--- TASK GOAL ---
Transcribe, word for word, the line containing "for name, piece" and each line following it through the end of the listing below. Omit all other lines.

── COLLECTED DATA

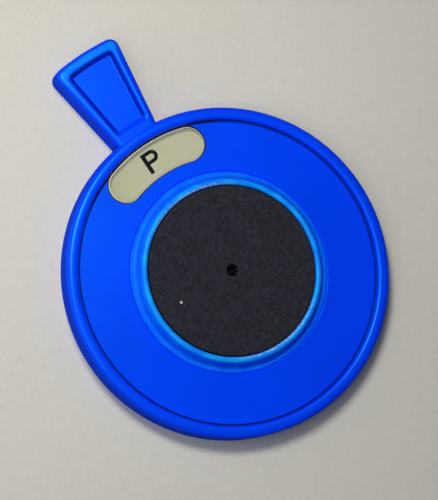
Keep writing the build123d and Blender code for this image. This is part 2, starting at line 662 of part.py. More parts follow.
def make_time_dial():
    """Printed disc clamped under the hub's flange, with seats for its figures."""
    plan = Circle(DIAL_RADIUS) - Circle(SHAFT_RADIUS + LOCATING_FIT)
    for x, y in dial_screw_places():
        plan = plan - Pos(x, y) * Circle(DIAL_SCREW[0] + SCREW_CLEARANCE)
    dial = prism(plan, DIAL_BOTTOM, DIAL_TOP)
    for figure in make_front_figures() + make_rear_figures():
        dial = dial - figure
    return dial


def solids_of(piece):
    """Solids of one piece, or of a list of pieces."""
    if isinstance(piece, list):
        return [solid for item in piece for solid in item.solids()]
    return list(piece.solids())


def main():
    """Build every piece and write one STEP file for each node."""
    os.makedirs("parts", exist_ok=True)
    nodes = {
        "mounting_pad": make_pad(),
        "pad_film": make_pad_film(),
        "hub": make_hub(),
        "centre_screw": make_centre_screw(),
        "time_dial": make_time_dial(),
        "front_figures": make_front_figures(),
        "rear_figures": make_rear_figures(),
        "click_ring": make_click_ring(),
        "dial_screws": make_dial_screws(),
        "slip_ring": make_slip_ring(),
        "spring_washer": make_spring_washer(),
        "rear_cap": make_rear_cap(),
        "front_housing": make_front_housing(),
        "window_lens": make_lens(BODY_HEIGHT, -1),
        "rear_cover": make_rear_cover(),
        "rear_lens": make_lens(0, 1),
        "rear_bush": make_rear_bush(),
        "click_spring": make_click_spring(),
        "cover_screws": make_cover_screws(),
    }
    for name, piece in nodes.items():
        solids = solids_of(piece)
        shape = solids[0] if len(solids) == 1 else Compound(children=solids)
        export_step(shape, f"parts/{name}.step")
        print(name, len(solids))


main()
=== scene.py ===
"""Look of the parking time disc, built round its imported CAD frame.

The disc has two halves. The hub, with its foam pad, its dial and its rear cap, is fixed to the windscreen.
The shell, with its rim, its grip tab and its two windows, turns on the hub. Every length in this file is in
millimetres, and the last step of each mesh turns it into Blender's metres. The frame's origin is on the
turning axis in the rear resting plane, +Z points out of the pad's face and +Y points along the grip tab.
"""

import logging
import math
from dataclasses import dataclass, field
from enum import Enum
from typing import Any, Iterable, Sequence

import bmesh
import bpy
from bpy.types import Material, Mesh, Node, NodeSocket, NodeTree, Object, World
from mathutils import Matrix, Vector


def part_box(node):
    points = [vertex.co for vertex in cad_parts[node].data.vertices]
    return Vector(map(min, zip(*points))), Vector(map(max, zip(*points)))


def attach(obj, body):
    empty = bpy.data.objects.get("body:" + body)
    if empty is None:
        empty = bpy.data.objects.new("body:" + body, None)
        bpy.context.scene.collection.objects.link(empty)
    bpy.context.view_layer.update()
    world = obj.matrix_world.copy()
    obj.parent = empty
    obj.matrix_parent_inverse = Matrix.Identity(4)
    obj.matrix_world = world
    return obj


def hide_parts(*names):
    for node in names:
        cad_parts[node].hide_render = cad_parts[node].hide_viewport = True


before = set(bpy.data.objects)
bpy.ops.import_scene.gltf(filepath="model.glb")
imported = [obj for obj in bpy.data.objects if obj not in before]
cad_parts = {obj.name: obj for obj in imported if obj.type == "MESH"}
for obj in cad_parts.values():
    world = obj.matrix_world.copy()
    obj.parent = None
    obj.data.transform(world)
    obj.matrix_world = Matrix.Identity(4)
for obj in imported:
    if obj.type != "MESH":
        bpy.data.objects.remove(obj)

log = logging.getLogger("time_disc")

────

--- ANSWER TO THE EXERCISE ---
    for name, piece in nodes.items():
        solids = solids_of(piece)
        shape = solids[0] if len(solids) == 1 else Compound(children=solids)
        export_step(shape, f"parts/{name}.step")
        print(name, len(solids))


main()
=== scene.py ===
"""Look of the parking time disc, built round its imported CAD frame.

The disc has two halves. The hub, with its foam pad, its dial and its rear cap, is fixed to the windscreen.
The shell, with its rim, its grip tab and its two windows, turns on the hub. Every length in this file is in
millimetres, and the last step of each mesh turns it into Blender's metres. The frame's origin is on the
turning axis in the rear resting plane, +Z points out of the pad's face and +Y points along the grip tab.
"""

import logging
import math
from dataclasses import dataclass, field
from enum import Enum
from typing import Any, Iterable, Sequence

import bmesh
import bpy
from bpy.types import Material, Mesh, Node, NodeSocket, NodeTree, Object, World
from mathutils import Matrix, Vector


def part_box(node):
    points = [vertex.co for vertex in cad_parts[node].data.vertices]
    return Vector(map(min, zip(*points))), Vector(map(max, zip(*points)))


def attach(obj, body):
    empty = bpy.data.objects.get("body:" + body)
    if empty is None:
        empty = bpy.data.objects.new("body:" + body, None)
        bpy.context.scene.collection.objects.link(empty)
    bpy.context.view_layer.update()
    world = obj.matrix_world.copy()
    obj.parent = empty
    obj.matrix_parent_inverse = Matrix.Identity(4)
    obj.matrix_world = world
    return obj


def hide_parts(*names):
    for node in names:
        cad_parts[node].hide_render = cad_parts[node].hide_viewport = True


before = set(bpy.data.objects)
bpy.ops.import_scene.gltf(filepath="model.glb")
imported = [obj for obj in bpy.data.objects if obj not in before]
cad_parts = {obj.name: obj for obj in imported if obj.type == "MESH"}
for obj in cad_parts.values():
    world = obj.matrix_world.copy()
    obj.parent = None
    obj.data.transform(world)
    obj.matrix_world = Matrix.Identity(4)
for obj in imported:
    if obj.type != "MESH":
        bpy.data.objects.remove(obj)

log = logging.getLogger("time_disc")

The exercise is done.